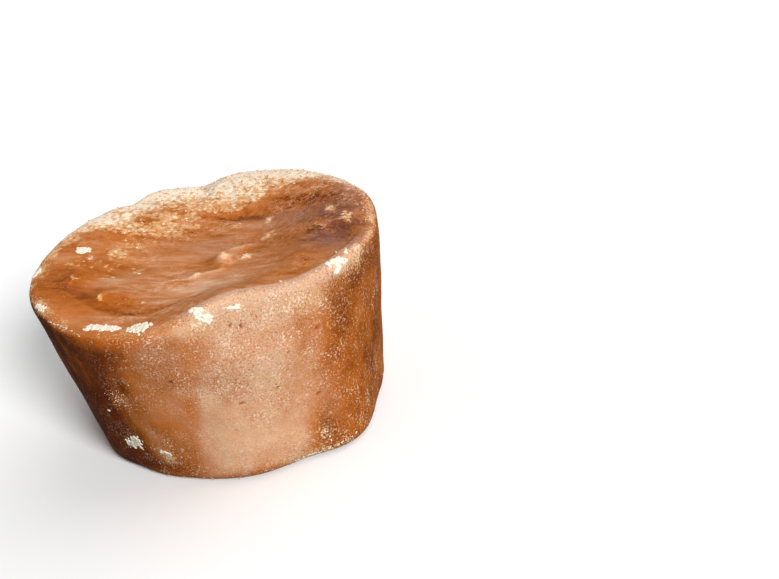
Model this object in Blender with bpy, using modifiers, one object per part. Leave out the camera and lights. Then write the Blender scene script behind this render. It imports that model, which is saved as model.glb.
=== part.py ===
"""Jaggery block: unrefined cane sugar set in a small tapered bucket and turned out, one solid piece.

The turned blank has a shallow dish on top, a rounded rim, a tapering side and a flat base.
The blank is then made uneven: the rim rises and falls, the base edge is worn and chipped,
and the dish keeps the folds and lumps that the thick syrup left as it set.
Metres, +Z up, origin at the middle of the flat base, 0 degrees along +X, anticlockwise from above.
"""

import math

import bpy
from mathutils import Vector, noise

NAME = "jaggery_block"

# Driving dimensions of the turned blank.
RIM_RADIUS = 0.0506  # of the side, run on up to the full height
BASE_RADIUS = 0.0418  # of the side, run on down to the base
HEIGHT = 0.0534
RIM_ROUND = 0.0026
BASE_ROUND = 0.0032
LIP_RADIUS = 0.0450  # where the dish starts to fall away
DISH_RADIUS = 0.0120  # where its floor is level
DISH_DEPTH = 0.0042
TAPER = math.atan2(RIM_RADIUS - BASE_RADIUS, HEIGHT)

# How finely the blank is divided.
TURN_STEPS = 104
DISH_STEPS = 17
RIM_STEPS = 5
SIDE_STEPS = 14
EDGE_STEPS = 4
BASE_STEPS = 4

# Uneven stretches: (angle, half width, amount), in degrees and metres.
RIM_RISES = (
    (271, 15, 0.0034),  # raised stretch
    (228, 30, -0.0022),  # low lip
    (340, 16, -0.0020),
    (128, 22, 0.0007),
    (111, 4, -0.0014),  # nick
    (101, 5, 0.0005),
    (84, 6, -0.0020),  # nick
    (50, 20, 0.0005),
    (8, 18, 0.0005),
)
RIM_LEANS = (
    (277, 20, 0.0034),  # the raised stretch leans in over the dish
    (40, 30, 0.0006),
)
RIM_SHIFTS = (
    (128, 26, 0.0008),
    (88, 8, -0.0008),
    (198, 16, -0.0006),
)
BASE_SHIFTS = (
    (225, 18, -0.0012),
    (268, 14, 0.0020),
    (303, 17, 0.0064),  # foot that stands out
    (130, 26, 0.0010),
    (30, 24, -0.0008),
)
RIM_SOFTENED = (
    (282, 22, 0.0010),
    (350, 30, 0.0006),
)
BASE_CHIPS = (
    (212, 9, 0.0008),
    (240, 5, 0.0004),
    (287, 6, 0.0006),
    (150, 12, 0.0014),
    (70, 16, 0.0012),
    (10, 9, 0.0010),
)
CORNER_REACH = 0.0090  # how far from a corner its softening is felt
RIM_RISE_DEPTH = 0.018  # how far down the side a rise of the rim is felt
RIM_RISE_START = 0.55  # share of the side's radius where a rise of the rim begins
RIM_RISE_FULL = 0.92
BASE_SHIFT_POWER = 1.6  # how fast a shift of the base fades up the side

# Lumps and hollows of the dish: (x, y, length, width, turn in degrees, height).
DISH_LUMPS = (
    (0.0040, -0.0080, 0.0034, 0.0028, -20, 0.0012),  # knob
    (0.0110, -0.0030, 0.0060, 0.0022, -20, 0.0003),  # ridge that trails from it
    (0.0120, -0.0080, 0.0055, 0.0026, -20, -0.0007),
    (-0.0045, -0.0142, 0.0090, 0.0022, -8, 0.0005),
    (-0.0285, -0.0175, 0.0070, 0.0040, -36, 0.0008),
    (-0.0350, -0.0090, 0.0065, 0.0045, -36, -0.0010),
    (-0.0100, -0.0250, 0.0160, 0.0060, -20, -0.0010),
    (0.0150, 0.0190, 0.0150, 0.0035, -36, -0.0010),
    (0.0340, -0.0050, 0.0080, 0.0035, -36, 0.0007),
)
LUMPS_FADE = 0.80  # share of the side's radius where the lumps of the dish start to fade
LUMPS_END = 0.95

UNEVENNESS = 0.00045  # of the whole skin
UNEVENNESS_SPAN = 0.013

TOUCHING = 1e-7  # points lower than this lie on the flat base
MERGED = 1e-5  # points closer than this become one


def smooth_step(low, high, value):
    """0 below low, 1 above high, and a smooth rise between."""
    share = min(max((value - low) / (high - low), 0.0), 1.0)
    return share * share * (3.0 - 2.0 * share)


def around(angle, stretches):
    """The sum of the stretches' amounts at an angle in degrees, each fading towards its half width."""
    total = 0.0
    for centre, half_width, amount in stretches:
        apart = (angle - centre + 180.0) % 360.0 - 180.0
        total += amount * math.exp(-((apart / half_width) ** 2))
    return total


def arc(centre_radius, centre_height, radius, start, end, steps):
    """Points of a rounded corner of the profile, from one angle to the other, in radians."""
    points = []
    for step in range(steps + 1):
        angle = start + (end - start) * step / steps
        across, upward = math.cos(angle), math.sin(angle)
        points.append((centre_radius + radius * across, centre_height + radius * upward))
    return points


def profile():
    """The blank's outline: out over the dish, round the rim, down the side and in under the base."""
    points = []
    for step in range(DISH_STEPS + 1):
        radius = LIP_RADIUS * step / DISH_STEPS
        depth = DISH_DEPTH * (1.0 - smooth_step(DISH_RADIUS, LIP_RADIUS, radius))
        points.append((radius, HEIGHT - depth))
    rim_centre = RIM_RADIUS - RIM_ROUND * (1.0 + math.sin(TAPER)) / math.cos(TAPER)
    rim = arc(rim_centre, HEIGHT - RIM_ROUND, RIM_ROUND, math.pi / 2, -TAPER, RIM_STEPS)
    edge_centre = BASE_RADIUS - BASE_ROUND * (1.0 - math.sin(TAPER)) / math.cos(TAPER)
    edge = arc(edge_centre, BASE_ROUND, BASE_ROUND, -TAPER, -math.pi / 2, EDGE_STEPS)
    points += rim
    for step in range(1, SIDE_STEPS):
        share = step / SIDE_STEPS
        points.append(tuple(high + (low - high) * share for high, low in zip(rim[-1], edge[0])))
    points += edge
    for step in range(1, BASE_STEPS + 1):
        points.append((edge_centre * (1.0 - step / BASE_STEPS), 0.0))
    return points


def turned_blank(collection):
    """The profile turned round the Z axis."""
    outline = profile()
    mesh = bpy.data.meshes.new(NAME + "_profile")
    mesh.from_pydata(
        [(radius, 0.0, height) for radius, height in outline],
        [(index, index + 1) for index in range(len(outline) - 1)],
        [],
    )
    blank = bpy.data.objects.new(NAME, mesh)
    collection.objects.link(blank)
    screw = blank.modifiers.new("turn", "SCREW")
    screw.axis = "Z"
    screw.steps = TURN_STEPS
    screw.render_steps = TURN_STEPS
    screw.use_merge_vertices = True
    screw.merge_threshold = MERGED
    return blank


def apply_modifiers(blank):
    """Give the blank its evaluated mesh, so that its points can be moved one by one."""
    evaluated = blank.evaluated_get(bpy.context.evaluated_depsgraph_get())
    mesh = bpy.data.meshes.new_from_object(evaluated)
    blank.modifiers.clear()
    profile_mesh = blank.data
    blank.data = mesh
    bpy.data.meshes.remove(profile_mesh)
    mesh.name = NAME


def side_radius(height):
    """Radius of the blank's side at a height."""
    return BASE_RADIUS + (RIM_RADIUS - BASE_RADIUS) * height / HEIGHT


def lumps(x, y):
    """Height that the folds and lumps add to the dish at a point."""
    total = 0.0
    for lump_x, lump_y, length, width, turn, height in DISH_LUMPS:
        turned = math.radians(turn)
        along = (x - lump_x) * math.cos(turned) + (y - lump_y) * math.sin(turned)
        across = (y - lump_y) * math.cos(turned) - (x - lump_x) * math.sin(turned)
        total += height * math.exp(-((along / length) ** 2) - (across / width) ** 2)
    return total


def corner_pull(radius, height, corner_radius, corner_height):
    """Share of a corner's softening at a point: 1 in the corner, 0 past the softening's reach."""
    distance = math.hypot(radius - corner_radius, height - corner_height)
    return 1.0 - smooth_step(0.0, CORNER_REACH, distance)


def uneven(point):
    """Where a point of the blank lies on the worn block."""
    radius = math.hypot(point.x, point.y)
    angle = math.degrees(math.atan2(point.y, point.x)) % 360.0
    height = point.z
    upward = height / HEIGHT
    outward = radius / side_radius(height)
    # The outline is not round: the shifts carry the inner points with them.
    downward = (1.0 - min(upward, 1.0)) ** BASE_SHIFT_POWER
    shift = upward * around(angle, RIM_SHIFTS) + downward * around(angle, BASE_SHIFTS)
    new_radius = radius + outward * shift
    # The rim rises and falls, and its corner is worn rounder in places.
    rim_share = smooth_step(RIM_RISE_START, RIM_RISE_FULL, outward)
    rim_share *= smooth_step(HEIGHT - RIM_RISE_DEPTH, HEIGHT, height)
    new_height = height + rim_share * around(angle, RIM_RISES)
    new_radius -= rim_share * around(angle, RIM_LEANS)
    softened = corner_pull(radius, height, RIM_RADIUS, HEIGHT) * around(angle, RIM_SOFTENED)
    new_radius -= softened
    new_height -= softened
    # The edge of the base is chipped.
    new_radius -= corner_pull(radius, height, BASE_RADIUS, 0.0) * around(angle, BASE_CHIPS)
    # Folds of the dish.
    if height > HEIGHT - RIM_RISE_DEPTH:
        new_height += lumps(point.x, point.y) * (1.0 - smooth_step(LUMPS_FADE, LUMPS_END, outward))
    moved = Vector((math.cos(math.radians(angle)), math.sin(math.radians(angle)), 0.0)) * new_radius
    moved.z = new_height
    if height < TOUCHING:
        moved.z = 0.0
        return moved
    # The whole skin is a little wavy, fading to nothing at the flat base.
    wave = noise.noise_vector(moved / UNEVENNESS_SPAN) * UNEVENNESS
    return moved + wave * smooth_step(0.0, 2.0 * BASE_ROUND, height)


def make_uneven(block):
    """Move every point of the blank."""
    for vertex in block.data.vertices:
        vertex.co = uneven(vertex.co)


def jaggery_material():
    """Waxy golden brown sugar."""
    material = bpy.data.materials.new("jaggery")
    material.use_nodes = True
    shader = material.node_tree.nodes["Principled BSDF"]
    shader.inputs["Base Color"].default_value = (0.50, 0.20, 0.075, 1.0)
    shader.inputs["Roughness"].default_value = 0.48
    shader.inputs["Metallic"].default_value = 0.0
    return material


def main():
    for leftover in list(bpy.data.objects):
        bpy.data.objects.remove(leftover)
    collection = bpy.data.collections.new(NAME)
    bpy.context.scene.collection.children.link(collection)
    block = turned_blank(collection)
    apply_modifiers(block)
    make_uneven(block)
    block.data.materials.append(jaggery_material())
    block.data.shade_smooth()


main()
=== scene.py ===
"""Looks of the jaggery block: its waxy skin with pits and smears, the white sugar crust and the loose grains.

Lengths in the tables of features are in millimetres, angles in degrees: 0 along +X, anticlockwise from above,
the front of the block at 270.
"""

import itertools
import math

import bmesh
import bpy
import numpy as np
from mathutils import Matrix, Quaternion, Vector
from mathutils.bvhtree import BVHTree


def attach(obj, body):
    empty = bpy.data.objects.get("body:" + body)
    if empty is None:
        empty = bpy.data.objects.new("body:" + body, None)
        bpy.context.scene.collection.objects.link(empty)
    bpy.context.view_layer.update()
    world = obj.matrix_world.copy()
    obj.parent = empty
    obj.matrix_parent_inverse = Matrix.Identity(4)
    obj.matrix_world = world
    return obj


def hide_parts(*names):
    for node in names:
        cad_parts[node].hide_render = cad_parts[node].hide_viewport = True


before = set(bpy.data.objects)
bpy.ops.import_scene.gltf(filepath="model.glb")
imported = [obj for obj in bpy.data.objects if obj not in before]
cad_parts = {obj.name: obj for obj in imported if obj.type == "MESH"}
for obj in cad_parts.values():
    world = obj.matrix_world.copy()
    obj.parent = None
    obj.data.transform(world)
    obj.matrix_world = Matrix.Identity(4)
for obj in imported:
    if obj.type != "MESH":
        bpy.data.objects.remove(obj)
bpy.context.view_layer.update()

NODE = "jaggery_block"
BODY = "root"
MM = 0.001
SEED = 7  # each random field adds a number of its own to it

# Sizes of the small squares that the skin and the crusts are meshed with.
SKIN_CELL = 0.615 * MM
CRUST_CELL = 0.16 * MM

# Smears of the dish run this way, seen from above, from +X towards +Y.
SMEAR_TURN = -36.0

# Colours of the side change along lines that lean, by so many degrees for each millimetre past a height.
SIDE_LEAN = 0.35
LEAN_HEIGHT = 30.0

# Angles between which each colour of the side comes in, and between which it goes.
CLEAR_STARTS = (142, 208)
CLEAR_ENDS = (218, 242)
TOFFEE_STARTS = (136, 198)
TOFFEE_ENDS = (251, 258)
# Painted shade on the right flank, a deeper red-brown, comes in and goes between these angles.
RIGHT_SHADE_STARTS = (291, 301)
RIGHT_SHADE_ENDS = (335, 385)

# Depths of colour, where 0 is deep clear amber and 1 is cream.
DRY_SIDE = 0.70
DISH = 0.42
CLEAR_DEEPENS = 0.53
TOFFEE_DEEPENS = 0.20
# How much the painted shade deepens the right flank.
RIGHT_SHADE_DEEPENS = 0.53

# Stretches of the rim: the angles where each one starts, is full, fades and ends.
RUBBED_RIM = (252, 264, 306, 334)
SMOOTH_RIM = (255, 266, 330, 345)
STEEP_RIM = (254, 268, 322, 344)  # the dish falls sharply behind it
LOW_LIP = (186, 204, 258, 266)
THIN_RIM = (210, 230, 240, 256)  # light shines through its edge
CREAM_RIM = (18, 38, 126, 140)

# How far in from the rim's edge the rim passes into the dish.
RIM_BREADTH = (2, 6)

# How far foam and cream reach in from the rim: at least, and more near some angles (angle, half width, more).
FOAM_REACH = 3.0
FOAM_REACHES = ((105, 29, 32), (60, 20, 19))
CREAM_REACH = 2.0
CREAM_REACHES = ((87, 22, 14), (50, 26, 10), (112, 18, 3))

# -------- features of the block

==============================

**What the task requires:** Extract from the listing above the lines between the line containing "apply_modifiers(block)" and the line containing "cad_parts[node].hide_render = cad_parts[node].hide_viewport", keeping both of those lines. Output nothing else.

**Answer to the task:**
    apply_modifiers(block)
    make_uneven(block)
    block.data.materials.append(jaggery_material())
    block.data.shade_smooth()


main()
=== scene.py ===
"""Looks of the jaggery block: its waxy skin with pits and smears, the white sugar crust and the loose grains.

Lengths in the tables of features are in millimetres, angles in degrees: 0 along +X, anticlockwise from above,
the front of the block at 270.
"""

import itertools
import math

import bmesh
import bpy
import numpy as np
from mathutils import Matrix, Quaternion, Vector
from mathutils.bvhtree import BVHTree


def attach(obj, body):
    empty = bpy.data.objects.get("body:" + body)
    if empty is None:
        empty = bpy.data.objects.new("body:" + body, None)
        bpy.context.scene.collection.objects.link(empty)
    bpy.context.view_layer.update()
    world = obj.matrix_world.copy()
    obj.parent = empty
    obj.matrix_parent_inverse = Matrix.Identity(4)
    obj.matrix_world = world
    return obj


def hide_parts(*names):
    for node in names:
        cad_parts[node].hide_render = cad_parts[node].hide_viewport = True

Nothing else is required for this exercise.